What do the marks on his neck mean? They are shaped on a Mobius angle combined with a spearhead motif and represent sorcery marks bestowed on him by Seš’qa as its caretaker. The team describes them as “both honor and curse,” reading as a thorn wrapped around his throat to signal an inescapable fate.
Why do Camille’s eyes turn red? A trial effect the team calls “Switch Blood Eyes.” His default dark-green eyes are restrained; flipping them to crimson adds a “staring at prey” tension that matched the Blood Demon brief, so they reused it across his entrance, ultimate, and story scenes.
What is the blossoming-vines Easter egg? The iron frame Camille first sits on has bare vines at the start of his story. Return to the spot after the story ends and the vines have flowered. The team added it because the first meeting and the farewell share that location, symbolizing a happy resolution and the growing trust between Camille and the Endministrator.

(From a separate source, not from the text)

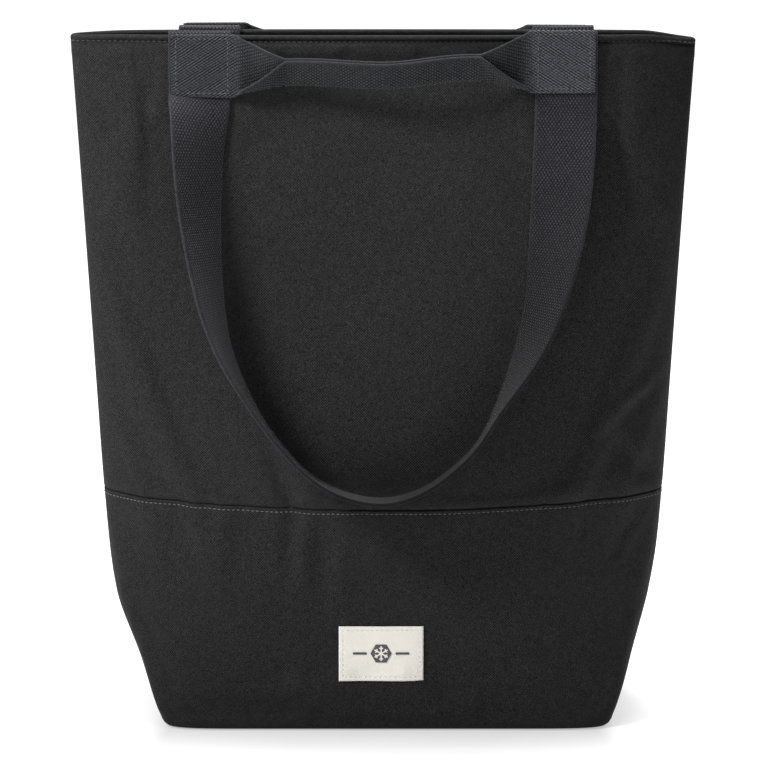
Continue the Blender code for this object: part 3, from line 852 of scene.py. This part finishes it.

Who is Philip in Camille’s story? Philip is the in-story name of the brother Camille pursues, the same character identified elsewhere as Char Arno. His mid-story conversation scene was the team’s first cutscene built to action-sequence production standards.
Why does Camille keep his hand in his pocket? The hand-in-pocket pose was locked from the start to convey an elegant, aloof demeanor. It forced the team to redesign the suit with side openings and repositioned pockets so the gesture would animate smoothly.
Does any of this change his combat performance? No. The dev logs are about art, animation, and narrative design, not stats. For his kit, skills, and gear, see our dedicated build guide rather than reading power into the design notes.
Will future operators reuse Camille’s tech? Likely. The team frames the flame wings as the project’s first and the upgraded finishing-move process as something they will carry into future characters, so both the wing effects and the higher animation polish are positioned to return.